I love this site, by the way. I have only recently discovered it and already it is one of my firm favourites.
Hi Marianne
This article on identifying hedgerow fruit might help https://www.cottagesmallholder.com/?p=3753
Hi Sarah
Never use plastic bottles. You’d be best making the damson gin in a large non reactive saucepan or covered mixing bowl.

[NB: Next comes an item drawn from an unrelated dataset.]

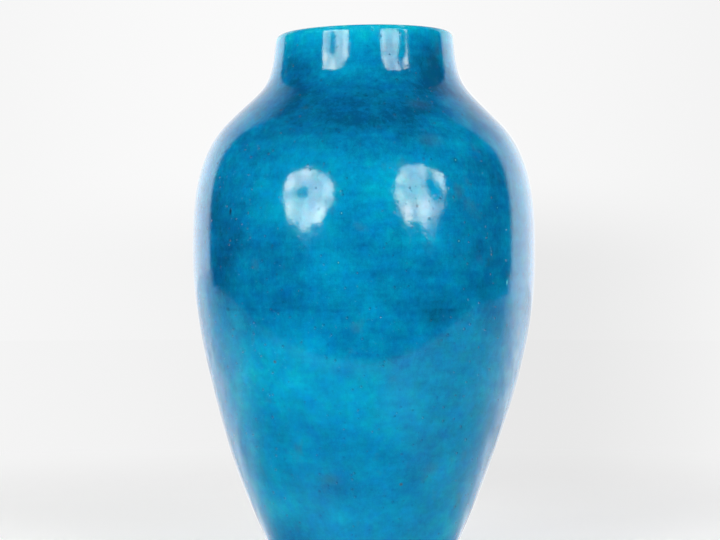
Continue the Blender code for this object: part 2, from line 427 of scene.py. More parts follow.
# %% What the potter's hands did to the round
# Height, then how far the axis has moved to the right and back
WANDER = [
    (0.000, -0.00040, 0.0),
    (0.030, -0.00055, 0.0001),
    (0.062, -0.00074, 0.0002),
    (0.118, 0.00045, 0.0),
    (0.150, 0.00055, 0.0),
    (0.188, 0.00010, 0.0),
    (0.230, 0.0, -0.0001),
    (0.272, -0.00010, -0.0002),
    (0.292, 0.00040, -0.0002),
    (0.322, 0.00050, -0.0002),
]
LUMP_SIZE = 0.055
LUMP_DEPTH = 0.00012
RIPPLE_SIZE = 0.016
RIPPLE_DEPTH = 0.000012
NEAR_AXIS = WAIST_RADIUS / 100


def smooth_step(low, high, value):
    share = min(1.0, max(0.0, (value - low) / (high - low)))
    return share * share * (3 - 2 * share)


def wander(height):
    for (low, x_low, y_low), (high, x_high, y_high) in zip(WANDER, WANDER[1:]):
        if height <= high:
            share = smooth_step(low, high, height)
            return x_low + (x_high - x_low) * share, y_low + (y_high - y_low) * share
    return WANDER[-1][1:]


def hand_thrown(place):
    radius = math.hypot(place.x, place.y)
    if radius < NEAR_AXIS:
        return place
    across, back = place.x / radius, place.y / radius
    lump = (noise.noise(place / LUMP_SIZE) - 1) * LUMP_DEPTH
    lump += (noise.noise(place / RIPPLE_SIZE) - 1) * RIPPLE_DEPTH
    moved = radius + lump * smooth_step(0, WAIST_RADIUS / 2, radius)
    aside, behind = wander(place.z)
    height = place.z
    height += moved * across * math.tan(RIM_TILT) * smooth_step(SHOULDER_HEIGHT, RIM_HEIGHT, place.z)
    return Vector((moved * across + aside, moved * back + behind, height))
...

I’ve used big Le Parfait jars in the past too.
Hello
I’ve got 6lb of damsons that need something doing with them within the next 24 hrs and a litre and a half of gin…..but I’ve only plastic wide necked containers. Would it be ok to start off my damson gin in the plastic containers while waiting for glass jars to arrive? If so, how long could it be left in plastic do you think?
Thanks!
Hello
I have heaps of sloes this year, much better than the last few years but I think we may have found either some damson or bullace trees in our hedges this year. I’m just not sure how to identify them. Our sloes are quite big this year – some as big as grapes – or are these damsons? The other trees we found have plum-like fruit (not round like sloe berries), blueish purple with a bloom on them, about the size and shape of a small purple plum. The flesh is green and tastes sweetish. Would these be bullaces or damsons?
Hi James P
I hadn’t noticed that before! These recipes are the ammounts I’ve used in the past.
This year we have just the one bottle of damson gin on the go and I added very little sugar – 3 tbsp as I can always add more later. This year I want something slightly tarter.